(Bloomberg) -- Stock brokers in the United Arab Emirates are struggling to make ends meet as trading volumes tumble to the lowest in four years, forcing some to close.
The number of brokerages in the country may drop to as low as 55 from 81, according to Shuaa Securities LLC, the brokerage unit of the U.A.E.’s biggest investment bank. Twelve firms, from Abu Dhabi-based Makaseb Islamic Financial Services to Dubai- based IFA Securities LLC, filed requests to the Securities and Commodities Authority to halt operations this year as costs rose and revenue fell. Seven shut or suspended operations last year and three in 2008.
Brokerages are closing after a surge in share prices fueled by declining borrowing costs and rising oil prices faltered in 2006. Dubai amassed more than $100 billion of debt as it transformed itself into a financial hub and triggered a credit crisis last year after real-estate prices slumped. The average daily volume of shares traded in Dubai has slumped to 172 million this year from 477 million in the year-earlier period.
“Low volumes are making it extremely difficult for brokerages to survive,” Mohammed Ali Yasin, chief executive officer of Shuaa Securities, said on July 20 in Abu Dhabi. “Many are considering closure as the only option.”
Makaseb, ranked on the website of the Dubai Financial Market as the 17th biggest brokerage by value traded in January, asked the SCA for a year-long freeze on its operations, Managing Director Hatim el-Atabani said Aug. 4. The company cut as much as 60 percent of its workforce in the past year, el-Atabani said in an interview from Abu Dhabi.
‘Unwise’
“We thought it would be unwise to continue operations and incur losses, especially when we don’t see a turnaround happening soon,” he said.
IFA, the brokerage founded by Kuwait’s International Financial Advisors KSCC, closed on July 4, Emad Eldin Abbas, operations manager, said in an interview in Dubai the following day. “The costs of operations were too high considering the current state of the market.”

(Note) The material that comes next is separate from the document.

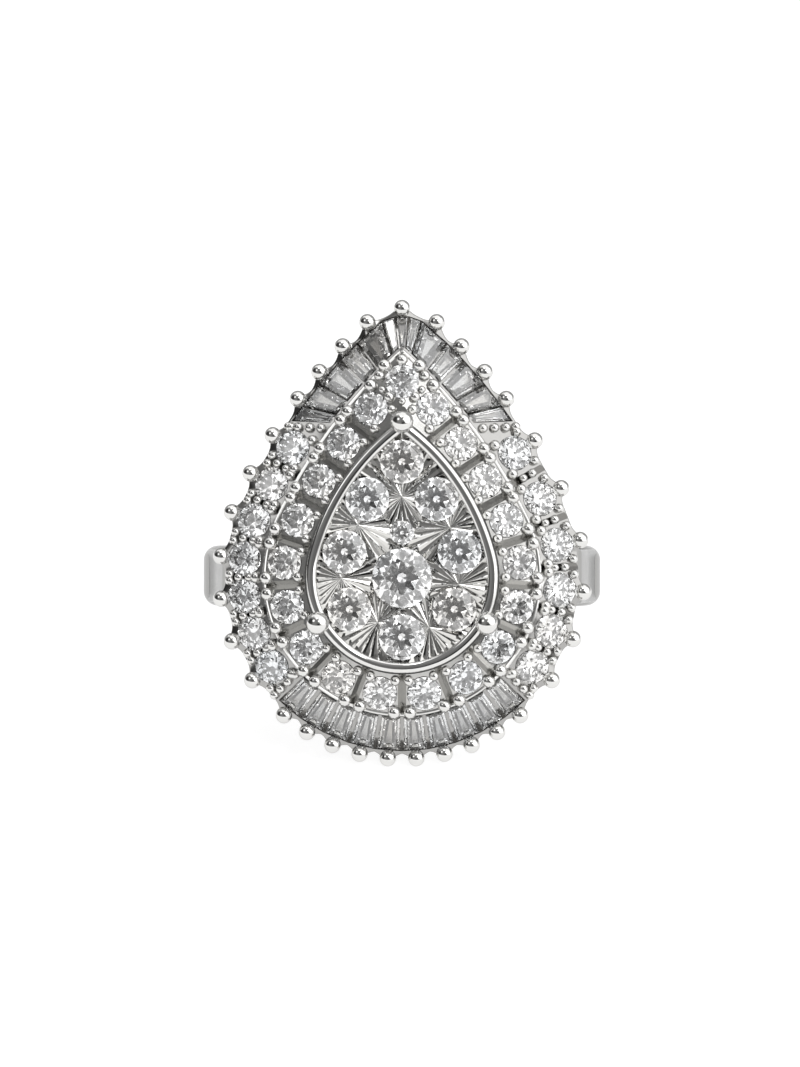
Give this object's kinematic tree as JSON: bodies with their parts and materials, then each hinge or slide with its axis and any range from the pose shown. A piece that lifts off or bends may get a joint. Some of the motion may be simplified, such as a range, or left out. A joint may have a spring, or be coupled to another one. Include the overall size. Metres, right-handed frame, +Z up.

This year, five brokerages in the emirates got approval to close and have their licenses suspended for a year, said Ibrahim Obeid Al-Zaabi, deputy chief executive officer for licensing, supervision and enforcement at the regulator SCA.
Dubai Financial Market PJSC, the only stock market on the Arabian Peninsula to sell shares to the public, said on July 24 that second-quarter profit dropped 80 percent because of plunging trading volumes.
Bear Market Rallies
Dubai’s benchmark index of 32 stocks has slumped 82 percent to 1,501.25 today from a record 8,494.63 in November 2005. Abu Dhabi’s measure has plunged 60 percent from a high of 6,237.98 in May 2005.
“The bull market cycle started ending in late 2005, and since then we’ve only seen bear market rallies,” Nabil al Rantisi, senior vice president of brokerage at Dubai-based Rasmala Investment Bank Ltd., said in response to e-mailed questions on July 20.
In 2004 and 2005, investors believed lending will grow along with demand for real estate, Rantisi said. Dubai property prices have slumped more than 50 percent from their peak in August 2008 as mortgages dried up, according to estimates from Colliers International. Local benchmarks are dominated by real- estate companies and banks.
Non-Performing Loans
Bank lending in the U.A.E. grew more than 30 percent a year from 2005 to 2008, according to the central bank. It increased 0.8 percent in the first six months of this year. The average ratio of non-performing loans for the nine largest U.A.E. banks more than doubled last year, according to a Fitch Ratings report in June.
“Under current market conditions, the smaller firms probably get an average of 3 million dirhams ($817,000) traded a day,” said Waleed Al Khateeb, senior finance manager at Dubai- based Daman Securities LLC, on June 30. “To break even, these brokerages need no less than 15 million dirhams. Even bigger brokerages make little profit on good trading days.”
The average daily value of shares traded in Dubai fell almost 50 percent this year to 329 million dirhams from the year-earlier period, according to data compiled by Bloomberg. In Abu Dhabi, it tumbled to 133 million dirhams from 275 million dirhams last year.
Abu Dhabi-based Al Fardan Financial Services is bucking the trend and plans to double the number of brokers by year-end even after it reported a first-quarter loss of 588,958 dirhams.
‘A Matter of Time’
“Our view is that it is only a matter of time until the market improves,” General Manager Tamer Ali said in an interview from Abu Dhabi last month. “We are preparing ourselves for that, even if it takes a couple of years.”
The U.A.E.’s market regulator is encouraging small and medium-sized brokerages to merge. The authority has prepared a proposal for regulations that would govern mergers which will be presented to the board, Zaabi said Aug. 4.
Brokerages’ only options are to close down, fire employees, cut costs or freeze licenses, Daman’s Al Khateeb said. Merging companies wouldn’t be a solution as “bringing two weak entities together will not create a strong one.”